Monday, October 5, 2009

Catholic University

The plight of most Catholic Universities—including my alma mater I am sad to say—is that they are hardly Catholic at all, a fact made painfully, but necessarily, clear by the recent book by Alice Hendershott, Status Envy: The Politics of Catholic Higher Education, which is a must read book.

In this story from the Washington Times about one university that has turned around, much hope stirs in the hearts of the faithful who realize just how important our Catholic universities are.

An excerpt.

“Catholic University President the Rev. David M. O'Connell, credited with raising at least $180 million for the institution and steering the school back into Catholic orthodoxy, announced Friday he will resign in August to pursue other interests.
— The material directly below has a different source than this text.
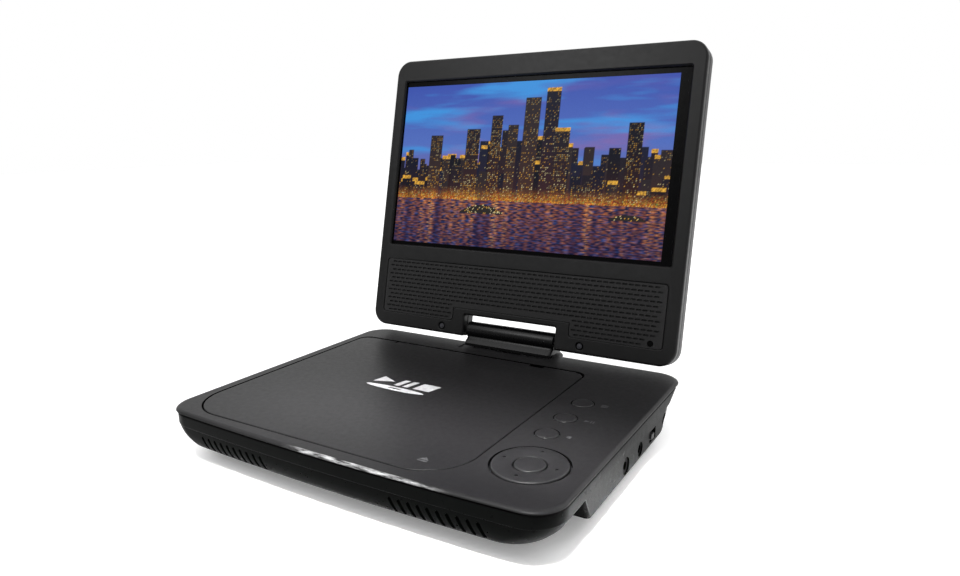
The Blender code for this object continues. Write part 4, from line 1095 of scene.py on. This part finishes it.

“The 54-year-old president, who arrived 11 years ago to a campus divided over the firing of dissident theologian Charles Curran more than a decade earlier, has had a tenure that has included a major growth spurt and a 2008 papal visit.

"I am feeling a little bit tired," said Father O'Connell, who lost 80 pounds this past year while battling diabetes. "There is a time when it's good for the institution to have a change and that time has arrived. I helped do a lot of things Catholic University desperately needed at the time and there is a momentum going now that there was not going before.

"But I don't want it to get to the place where things get complacent."

“Once he and his Jack Russell terrier "Sweetie" leave the campus, he hopes to take a six-month sabbatical, a benefit he has never enjoyed in his 28 years as a priest. He'd also like to write and study Spanish until either his religious order - the Vincentians - or the Vatican gives him another assignment.

"I've had some bishops say, 'Don't worry about what you're going to do next,' " joked the president who is widely thought to be in consideration for one of several vacant bishoprics across the country.

“When Father O'Connell, then 42, was selected from more than 100 candidates as the university's 14th president in March 1998, he was the second-youngest man to assume the post. He had just come from stints at St. John's University in New York, where he was associate vice president and academic dean, and as interim academic vice president at Niagara University, also in New York.

“He arrived at an institution riven by the tenure of Father Curran, who in 1968 led 600 theologians in a spirited opposition to "Humanae Vitae," Pope Paul VI's encyclical opposing artificial birth control.

"The Charles Curran case branded Catholic University as a hotbed of dissent even though that may have been exaggerated," said Patrick Reilly, president of the Cardinal Newman Society, a Manassas group that monitors Catholic colleges' fidelity to church teachings.

"There were serious concerns in the area of student life in the residence halls - a lot of partying and sexual activity there - and then a number of faculty who dissented from Catholic teaching," he added.

"The bishops on the board of Catholic University made a decision years ago that it ought to be a model for the implementation of 'Ex Corde Ecclesiae,' the Vatican mandate for how Catholic universities should be structured and governed. Father O'Connell came in with that mandate."

“Father O'Connell said Friday that CUA's status as a pontifical university, which has the Vatican's authority to issue academic degrees in canon law, theology, Scripture and philosophy that carry the church's imprimatur, spurred him to institute reforms.”